To address that worry, a term limit might make more sense as a proposal for the commission to study. If such a cap on service were enacted into law, Spencer said, the result would likewise provide a reduction in the political heat around appointments of the justices and allow for a predictable and stable number of justices. If a limit of 18 years of active service, for example, was instituted, “what that means is that there will be somebody leaving the court every two years, which then gives the president an appointment every other year, which would be two times per term.” Spencer predicted the commission would make this idea a “primary focus” and thinks Congress might be inclined to adopt it. “There’s support for something like that,” he said.

One significant practical obstacle to carrying out a potential suggestion of term limits, according to Sen. Bob Gardner, a longtime Republican state legislator and lawyer from Colorado Springs, is the life tenure granted to federal judges by the Constitution. “To make any change in that is going to probably require constitutional amendment,” he said.

The notion of a mandatory retirement age might draw some commissioners’ attention, Spencer said. Since 2016, two elderly justices have died while another left the court at age 81. President Barack Obama appointed Kagan in 2010 to replace Justice John Paul Stevens, who retired from the court at age 90, while President George W. Bush appointed Chief Justice John Roberts after then-80-year-old Chief Justice William Rehnquist died and Justice Samuel Alito after Justice Sandra Day O’Connor retired at age 75. In earlier periods of U.S. history, examples of justices who continued to exert the judicial power, even in situations where their physical and intellectual vigor decayed with old age, abound.

Whatever the merits of forcing judges to leave the bench before senescence, a common practice in other nations and in many state court systems, Spencer said he doubts the public would be enthusiastic about it. “I don’t know that an age limit is going to be palatable,” he said. “I think it will instantly be mocked because it will be promoted by the oldest president in American history and considered by a Congress where the average age is, I don’t know, closer to 100 than I think it is closer to 50.”

Yet other suggestions for Supreme Court reform — limiting the justices’ control over the court’s docket and imposing formal ethics rules on the justices — drew Spencer’s cautious thumbs-up. “I think Congress has quite a bit of authority to dictate how it runs its operations,” he said. “They have complete discretion over their docket and what cases they’ll take and not take and that could change.”

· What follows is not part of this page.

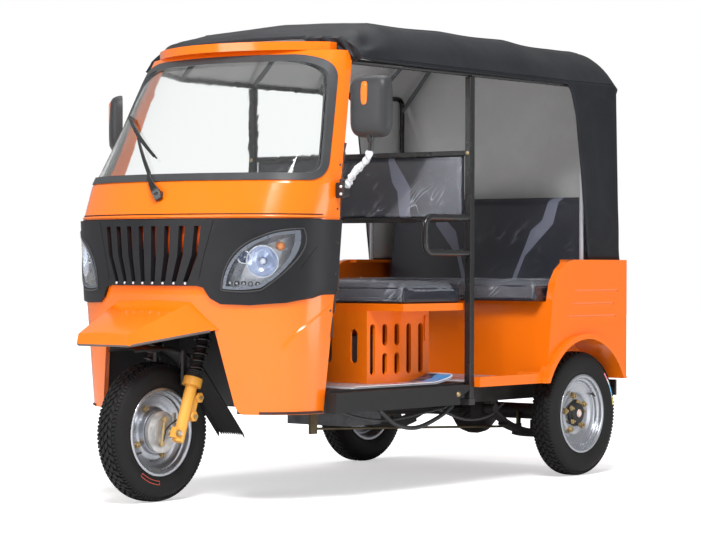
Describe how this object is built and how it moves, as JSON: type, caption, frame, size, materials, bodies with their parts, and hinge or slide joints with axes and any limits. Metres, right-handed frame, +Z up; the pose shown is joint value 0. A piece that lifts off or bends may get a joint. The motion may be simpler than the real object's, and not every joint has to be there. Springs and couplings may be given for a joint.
{
  "type": "auto rickshaw",
  "caption": "Three-wheeled passenger carrier with a steel cab, steered front wheel, bench seats, tubular roof frame and cloth canopy.",
  "frame": {"origin": "on the ground, under the middle of the vehicle's length and width", "axes": "+Z up, -Y towards the front, +X towards the vehicle's left side"},
  "size_m": [1.655, 2.689, 1.9098],
  "materials": {
    "orange_paint": "gloss paint",
    "black_frame": "satin black paint",
    "grey_tube": "satin paint",
    "black_plastic": "fine grained moulding",
    "black_rubber": "matt rubber",
    "tyre_rubber": "matt tread rubber",
    "silver_wheel": "silver wheel paint",
    "gold_fork": "gold paint",
    "clear_glass": "clear, polished",
    "lamp_lens": "clear, polished",
    "canopy_vinyl": "coated cloth",
    "seat_vinyl": "grained vinyl",
    "mat_rubber": "ribbed rubber",
    "cast_metal": "cast, oily",
    "bare_steel": "bare steel",
    "exhaust_steel": "heat-dulled black",
    "tail_red": "moulded lens",
    "bright_bowl": "bright plated"
  },
  "bodies": {
    "root": {"chassis_frame": "black_frame", "floor_pan": "black_frame", "floor_mats": "mat_rubber", "wheel_well_liner": "black_frame", "front_apron": "orange_paint", "grille_band": "black_plastic", "headlight_bezels": "black_plastic", "headlight_lenses": "lamp_lens", "headlight_bowls": "bright_bowl", "cab_frame": "orange_paint", "windshield_seal": "black_rubber", "windshield_glass": "clear_glass", "dash_shelf": "black_plastic", "wiper": "black_plastic", "front_fender": "orange_paint", "mirrors": "black_plastic", "bulkhead_frame": "black_frame", "driver_backrest": "seat_vinyl", "driver_seat_box": "orange_paint", "driver_seat_platform": "orange_paint", "driver_cushion": "seat_vinyl", "rear_tub": "orange_paint", "passenger_cushion": "seat_vinyl", "passenger_backrest": "seat_vinyl", "rear_bumper": "black_frame", "tail_lamps": "tail_red", "canopy": "canopy_vinyl", "roof_rails": "grey_tube", "roof_bows": "grey_tube", "engine_block": "cast_metal", "propshaft": "black_frame", "rear_axle": "black_frame", "leaf_springs": "black_frame", "exhaust": "exhaust_steel", "brake_linkage": "bare_steel"},
    "fork": {"fork_crown": "black_frame", "fork_springs": "black_frame", "fork_lower_legs": "gold_fork", "front_axle": "bare_steel", "wheel_mudguard": "black_plastic", "handlebar": "black_frame", "handlebar_grips": "black_rubber"},
    "front_wheel": {"front_rim": "silver_wheel", "front_tyre": "tyre_rubber"},
    "rear_left_wheel": {"rear_left_rim": "silver_wheel", "rear_left_tyre": "tyre_rubber"},
    "rear_right_wheel": {"rear_right_rim": "silver_wheel", "rear_right_tyre": "tyre_rubber"}
  },
  "joints": [
    {"name": "steering", "type": "hinge", "parent": "root", "child": "fork", "pos_m": [0, -1.0205, 0.27], "axis": [0, 0.342, 0.9397], "range_deg": [-36, 36]},
    {"name": "front_wheel_spin", "type": "hinge", "parent": "fork", "child": "front_wheel", "pos_m": [0, -1.0675, 0.27], "axis": [1, 0, 0], "continuous": true},
    {"name": "rear_left_wheel_spin", "type": "hinge", "parent": "root", "child": "rear_left_wheel", "pos_m": [0.59, 0.9785, 0.27], "axis": [1, 0, 0], "continuous": true},
    {"name": "rear_right_wheel_spin", "type": "hinge", "parent": "root", "child": "rear_right_wheel", "pos_m": [-0.59, 0.9785, 0.27], "axis": [1, 0, 0], "continuous": true}
  ]
}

On the other hand, Spencer said, Congress should be solicitous of the court’s role in the nation’s constitutional separation of powers. “I’m really sensitive and empathetic with what Chief Justice Roberts is concerned about, which is the institutional legitimacy of the court,” he said. “They don’t have an army to wield, they don’t have any money to spend. Their power ebbs and flows with people’s views, and sometimes that’s out of their control because sometimes it’s manipulated.”

Gardner said, that in any event, the nation’s history and tradition indicates that the political branches of the government have little room to cabin the Supreme Court into a less expansive role than the justices deem compelled by the Constitution. “Marbury v. Madison created, in its own way, the power of the court that we have,” he said, referring to the 1803 decision that established the principle of judicial review. “I can’t see how, so long as the judicial branch decides what is and what isn’t constitutional and similar and related federal questions, it’s going to be any less powerful than it is.”

As for ethical constraints, Spencer said that, unlike lower federal court judges, the justices get to decide for themselves whether to recuse themselves from cases and how to police their potential conflicts of interest. If the commission were to receive suggestions for requiring the justices to comply with them, Spencer said he thinks consideration and recommendation of those ideas would enhance and reinforce that public confidence. “It would benefit everybody if there were some systematic rules,” such as those already binding federal magistrates, bankruptcy judges, district court judges and appeals court judges.

The Commission’s Makeup

Whatever proposals and suggestions the commission does consider, they will be discussed by a membership dominated by law professors. Twenty-six of the 30 career legal academics chosen to sit on the panel are affiliated with high-ranking law schools, mostly on the east coast.

Also selected for the panel are Walter Dellinger, former Clinton administration solicitor general, partner at O’Melveny & Myers and a former Duke Law School professor; Nancy Gertner, a retired U.S. district judge and current Harvard Law School professor; Thomas Griffith, a former federal appeals court judge, Hunton Andrews Kurth special counsel and Harvard Law School lecturer; Sherilynn Ifill, president and director-counsel of the NAACP Legal Defense & Education Fund; and David Levi, a former federal district court judge and now-Duke Law School professor.

One political scientist will sit on the council. No elected officials, historians or lawyers who have spent their careers in private practice or state court judges were selected as members of the committee.

Spencer said he thinks the exclusion of historians is a mistake. “It seems like it was the perfect opportunity to include those voices,” he said. “This is really a conversation about the structure of American government, distribution of power and elections.” On the other hand, Spencer does not consider that having members from the ranks of practicing lawyers or state court judges is a crucial consideration. “I think those are the kinds of perspectives that belong in the testimony before the commission,” he said. “The reason I say that is there’s not a complaint that the court isn’t functioning. If this were a commission to study the caseload of the court or its slow administration of justice, then I think we would [see] players who were kind of in there, watching the wheels turn.”

Two members of the commission — University of San Diego law professor Michael Ramsey and University of California Berkeley Law School professor Bertrall Ross — represent the Western region of the country.

Most members of the panel appear to be generally sympathetic to mainstream Democratic policy and legal ideas. “There are certainly some conservatives on the commission, but I think it’s predominantly liberal,” Gardner said.

Bauer and Yale Law School professor Cristina Rodriguez will co-chair the commission, which was to meet for the first time on April 16, according to a report in the New York Times.

The Presidential Commission on the Supreme Court of the United States is at least the eighth major executive panel focused on the judiciary in the past 50 years, according to the Brookings Institution.